Judith Rothschild, who died at the age of 71, was a noted abstract painter whose work was exhibited widely in the United States and abroad. A graduate of Wellesley College (Massachusetts), Rothschild studied painting at the Cranbrook Academy of Art (Bloomfield Hills, Michigan), at the Art Students League in New York City with Reginald Marsh, at Stanley William Hayter’s Atelier 17 (Paris, France), and with Hans Hofmann and Karl Knaths. She was a member and later president of the American Abstract Artists, a member of the Jane Street Gallery (New York’s first artists’ cooperative), and an editor of Leonardo magazine. Rothschild was deeply interested in the careers of fellow artists and sought to create and share opportunities for advancement with them. For instance, she joined with several fellow artists to form the cooperative Long Point Gallery in Provincetown, on Cape Cod (Massachusetts).
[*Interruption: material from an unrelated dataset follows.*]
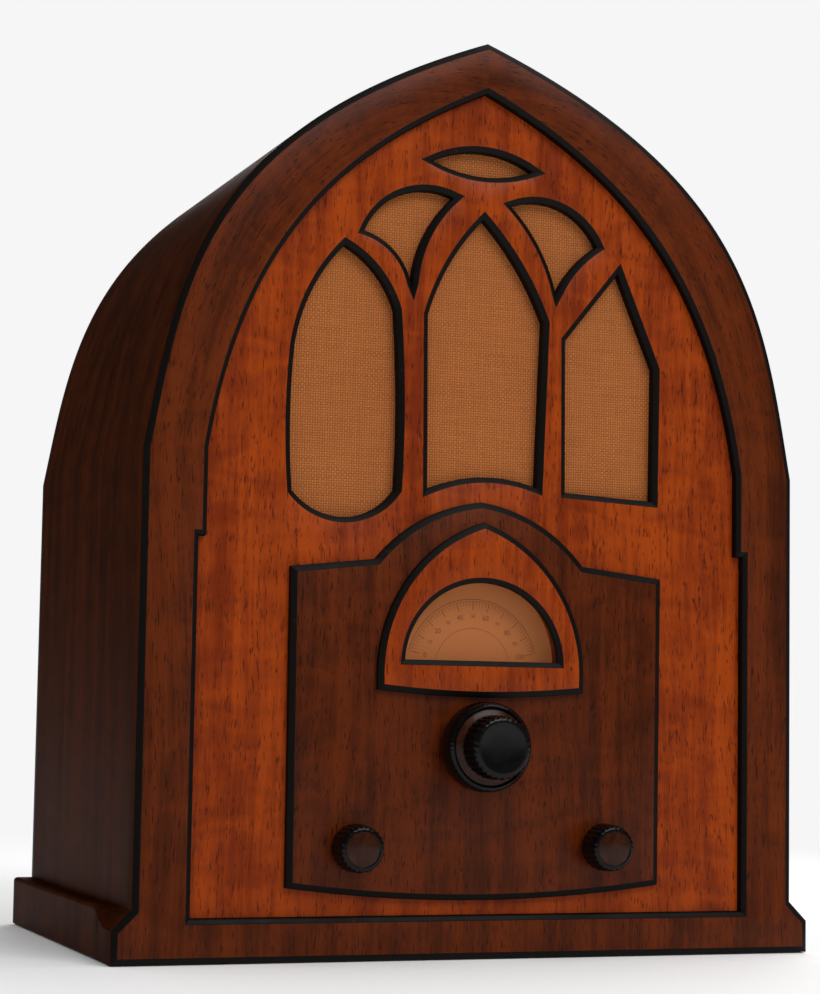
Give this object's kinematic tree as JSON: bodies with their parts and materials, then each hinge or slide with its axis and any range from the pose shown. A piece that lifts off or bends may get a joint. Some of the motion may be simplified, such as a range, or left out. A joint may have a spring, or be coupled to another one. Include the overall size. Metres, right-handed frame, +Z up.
{
  "type": "cathedral radio",
  "caption": "Pointed-arch walnut table radio with a fretted grille, half-round dial, turning knobs, and an open back showing its chassis and speaker.",
  "frame": {"origin": "centre of the bounding box in plan, on the surface the radio stands on", "axes": "+Z up, the front faces -Y, +X to the right of someone facing the radio"},
  "size_m": [0.356, 0.26, 0.445],
  "materials": {
    "walnut_frame": "satin dark walnut stain",
    "walnut_panel": "satin red-brown walnut stain",
    "walnut_overlay": "satin dark walnut stain",
    "walnut_side": "very dark walnut stain, satin",
    "bare_plywood": "unfinished plywood",
    "grille_fabric": "plain-woven tan grille cloth",
    "dial_card": "printed tan card",
    "window_glass": "clear window",
    "tube_glass": "clear glass with grey getter",
    "brown_bakelite": "moulded dark brown bakelite",
    "black_bakelite": "moulded black bakelite",
    "plated_steel": "dull cadmium plate",
    "bare_aluminium": "drawn aluminium",
    "brass": "lacquered brass",
    "black_iron": "black enamel",
    "cone_paper": "pressed paper",
    "rubber": "black rubber"
  },
  "bodies": {
    "cabinet": {"baffle_board": "bare_plywood", "base_moulding_left": "walnut_side", "base_moulding_right": "walnut_side", "chassis": "plated_steel", "chassis_bolt_1": "plated_steel", "chassis_bolt_2": "plated_steel", "chassis_bolt_3": "plated_steel", "chassis_bolt_4": "plated_steel", "control_panel": "walnut_overlay", "cord_grommet": "rubber", "dial_escutcheon": "walnut_panel", "dial_lamp": "tube_glass", "dial_scale": "dial_card", "dial_window": "window_glass", "field_magnet": "black_iron", "filter_can_1": "bare_aluminium", "filter_can_2": "bare_aluminium", "floor_board": "bare_plywood", "front_frame": "walnut_frame", "front_panel": "walnut_panel", "gang_frame": "plated_steel", "gang_stator": "bare_aluminium", "grille_cloth": "grille_fabric", "if_can_1": "bare_aluminium", "if_can_2": "bare_aluminium", "lamp_socket": "brass", "output_transformer": "black_iron", "output_tube_base": "brown_bakelite", "output_tube_glass": "tube_glass", "power_transformer_core": "black_iron", "power_transformer_shroud": "black_iron", "rectifier_tube_base": "brown_bakelite", "rectifier_tube_glass": "tube_glass", "ridge_block": "bare_plywood", "shaft_bracket": "plated_steel", "shell_left": "walnut_side", "shell_right": "walnut_side", "shielded_tube_1": "tube_glass", "shielded_tube_2": "tube_glass", "shielded_tube_3": "tube_glass", "speaker_basket": "black_iron", "terminal_strip": "brown_bakelite", "tone_control": "plated_steel", "tube_shield_1": "bare_aluminium", "tube_shield_2": "bare_aluminium", "tube_shield_3": "bare_aluminium", "volume_control": "plated_steel"},
    "gang": {"gang_rotor": "bare_aluminium", "drive_disc": "brass", "dial_pointer": "black_iron"},
    "tuning": {"tuning_shaft": "plated_steel", "tuning_knob_skirt": "brown_bakelite", "tuning_knob_cap": "black_bakelite"},
    "volume": {"volume_shaft": "plated_steel", "volume_knob": "brown_bakelite"},
    "tone": {"tone_shaft": "plated_steel", "tone_knob": "brown_bakelite"},
    "cone": {"speaker_cone": "cone_paper"}
  },
  "joints": [
    {"name": "gang_turn", "type": "hinge", "parent": "cabinet", "child": "gang", "pos_m": [0, -0.02, 0.138], "axis": [0, 1, 0], "range_deg": [0, 180]},
    {"name": "tuning_turn", "type": "hinge", "parent": "cabinet", "child": "tuning", "pos_m": [0, -0.1, 0.1005], "axis": [0, 1, 0], "range_deg": [-1415, 0]},
    {"name": "volume_turn", "type": "hinge", "parent": "cabinet", "child": "volume", "pos_m": [-0.0638, -0.1, 0.0528], "axis": [0, 1, 0], "range_deg": [-150, 150]},
    {"name": "tone_turn", "type": "hinge", "parent": "cabinet", "child": "tone", "pos_m": [0.0638, -0.1, 0.0528], "axis": [0, 1, 0], "range_deg": [-150, 150]},
    {"name": "cone_travel", "type": "slide", "parent": "cabinet", "child": "cone", "axis": [0, 1, 0], "range_m": [-0.001, 0.001], "stiffness_N_per_m": 1500}
  ],
  "couplings": [
    {"joint": "tuning_turn", "follows": "gang_turn", "ratio": -7.8571}
  ]
}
It is in this spirit of cooperation and support that The Judith Rothschild Foundation was created by her will, based on her belief that the life’s work of meritorious artists should be preserved and made accessible to future generations.
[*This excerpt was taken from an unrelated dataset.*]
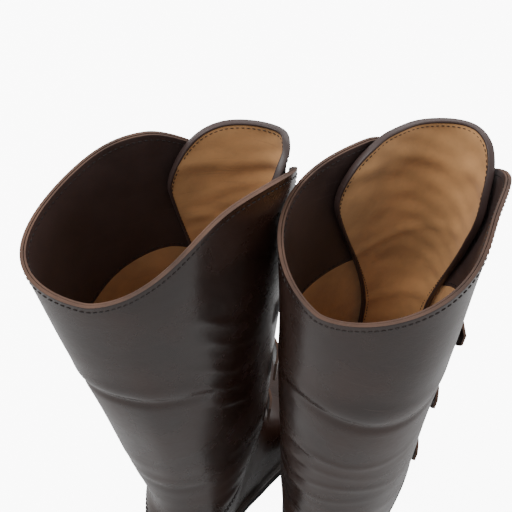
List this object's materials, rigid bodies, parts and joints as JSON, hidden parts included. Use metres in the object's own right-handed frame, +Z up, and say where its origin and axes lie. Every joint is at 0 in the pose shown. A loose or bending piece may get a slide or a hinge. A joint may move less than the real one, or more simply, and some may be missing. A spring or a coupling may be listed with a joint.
{
  "type": "riding boots",
  "caption": "Pair of tall dark leather riding boots with open fronts, tan-lined tongues, buckled straps and low heels.",
  "frame": {"origin": "middle of the pair on the floor, under its box", "axes": "+Z up, +Y toward the toes, +X toward the wearer's right"},
  "size_m": [0.2348, 0.3348, 0.4556],
  "materials": {
    "shaft_leather": "glossy smooth dark brown leather",
    "foot_leather": "glossy smooth dark brown leather",
    "tongue_leather": "glossy dark brown leather",
    "tan_lining": "soft matt tan leather",
    "strap_leather": "glossy dark brown leather",
    "sole_rubber": "matt black rubber",
    "heel_leather": "stacked stained leather",
    "welt_leather": "dark waxed leather",
    "insole_leather": "undyed leather",
    "sock_leather": "soft matt tan leather",
    "stiffener_board": "pressed leather board",
    "shank_steel": "rolled steel",
    "buckle_steel": "aged nickel-plated steel"
  },
  "bodies": {
    "left_boot": {"left_shaft": "shaft_leather", "left_vamp": "foot_leather", "left_counter_cover": "foot_leather", "left_toe_puff": "stiffener_board", "left_heel_counter": "stiffener_board", "left_lining": "tan_lining", "left_outsole": "sole_rubber", "left_welt": "welt_leather", "left_shank": "shank_steel", "left_insole": "insole_leather", "left_sock_lining": "sock_leather", "left_heel_stack": "heel_leather", "left_heel_tip": "sole_rubber", "left_top_strap": "strap_leather", "left_top_chape": "strap_leather", "left_top_buckle": "buckle_steel", "left_top_keeper": "strap_leather", "left_middle_strap": "strap_leather", "left_middle_chape": "strap_leather", "left_middle_buckle": "buckle_steel", "left_middle_keeper": "strap_leather", "left_low_strap": "strap_leather", "left_low_chape": "strap_leather", "left_low_buckle": "buckle_steel", "left_low_keeper": "strap_leather"},
    "left_tongue": {"left_tongue": "tongue_leather", "left_tongue_lining": "tan_lining"},
    "left_top_prong": {"left_top_prong": "buckle_steel"},
    "left_middle_prong": {"left_middle_prong": "buckle_steel"},
    "left_low_prong": {"left_low_prong": "buckle_steel"},
    "right_boot": {"right_shaft": "shaft_leather", "right_vamp": "foot_leather", "right_counter_cover": "foot_leather", "right_toe_puff": "stiffener_board", "right_heel_counter": "stiffener_board", "right_lining": "tan_lining", "right_outsole": "sole_rubber", "right_welt": "welt_leather", "right_shank": "shank_steel", "right_insole": "insole_leather", "right_sock_lining": "sock_leather", "right_heel_stack": "heel_leather", "right_heel_tip": "sole_rubber", "right_top_strap": "strap_leather", "right_top_chape": "strap_leather", "right_top_buckle": "buckle_steel", "right_top_keeper": "strap_leather", "right_middle_strap": "strap_leather", "right_middle_chape": "strap_leather", "right_middle_buckle": "buckle_steel", "right_middle_keeper": "strap_leather", "right_low_strap": "strap_leather", "right_low_chape": "strap_leather", "right_low_buckle": "buckle_steel", "right_low_keeper": "strap_leather"},
    "right_tongue": {"right_tongue": "tongue_leather", "right_tongue_lining": "tan_lining"},
    "right_top_prong": {"right_top_prong": "buckle_steel"},
    "right_middle_prong": {"right_middle_prong": "buckle_steel"},
    "right_low_prong": {"right_low_prong": "buckle_steel"}
  },
  "joints": [
    {"name": "left_tongue_fold", "type": "hinge", "parent": "left_boot", "child": "left_tongue", "pos_m": [-0.05102, -0.00958, 0.176], "axis": [0.9099, -0.4149, 0], "range_deg": [0, 8], "stiffness_Nm_per_rad": 4},
    {"name": "left_top_prong_hinge", "type": "hinge", "parent": "left_boot", "child": "left_top_prong", "pos_m": [-0.07954, -0.04356, 0.3164], "axis": [0.0615, -0.0758, 0.9952], "range_deg": [0, 18]},
    {"name": "left_middle_prong_hinge", "type": "hinge", "parent": "left_boot", "child": "left_middle_prong", "pos_m": [-0.07829, -0.03331, 0.25042], "axis": [0.057, -0.0849, 0.9948], "range_deg": [0, 18]},
    {"name": "left_low_prong_hinge", "type": "hinge", "parent": "left_boot", "child": "left_low_prong", "pos_m": [-0.07708, -0.02326, 0.18644], "axis": [0.0511, -0.0945, 0.9942], "range_deg": [0, 18]},
    {"name": "right_tongue_fold", "type": "hinge", "parent": "right_boot", "child": "right_tongue", "pos_m": [0.06498, 0.00692, 0.176], "axis": [1, 0, 0], "range_deg": [0, 8], "stiffness_Nm_per_rad": 4},
    {"name": "right_top_prong_hinge", "type": "hinge", "parent": "right_boot", "child": "right_top_prong", "pos_m": [0.09311, 0.01829, 0.31579], "axis": [-0.0131, -0.0466, -0.9988], "range_deg": [0, 18]},
    {"name": "right_middle_prong_hinge", "type": "hinge", "parent": "right_boot", "child": "right_middle_prong", "pos_m": [0.09226, 0.01464, 0.24977], "axis": [-0.0161, -0.0503, -0.9986], "range_deg": [0, 18]},
    {"name": "right_low_prong_hinge", "type": "hinge", "parent": "right_boot", "child": "right_low_prong", "pos_m": [0.0913, 0.01068, 0.18574], "axis": [-0.0209, -0.057, -0.9982], "range_deg": [0, 18]},
    {"name": "right_boot_lift", "type": "slide", "parent": "left_boot", "child": "right_boot", "axis": [0, 0, 1], "range_m": [0, 0.4]}
  ]
}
As a further reflection of her commitment to arts organizations and to the importance of contributing the insights of a working artist, Rothschild actively served at various times as a trustee of The American Federation of Arts, The MacDowell Colony (Peterborough, New Hampshire), The New York Studio School, The Fine Arts Work Center in Provincetown, and on committees of the Pennsylvania Academy of the Fine Arts (Philadelphia), the Philadelphia Museum of Art, and the Wellesley, Williams (Williamstown, Massachusetts), and Bard College (Annandale-on-Hudson, New York) art museums.
Judith Rothschild worked in oil paint and collage and began her relief paintings in the early 1970s; the reliefs combine figurative elements with an abstract sign language, wedding sensual color to austere formal structures. Her work is included in the collections of many museums, such as the Metropolitan Museum of Art, The Museum of Modern Art, the Solomon R. Guggenheim Museum, and the Whitney Museum of American Art, all in New York City; the Philadelphia Museum of Art (Pennsylvania; the Baltimore Museum of Art (Maryland); the Sammlung Ludwig Museum in Aachen, Germany; and the National Gallery of Art and the Corcoran Gallery of Art, both in Washington, D.C., and many others.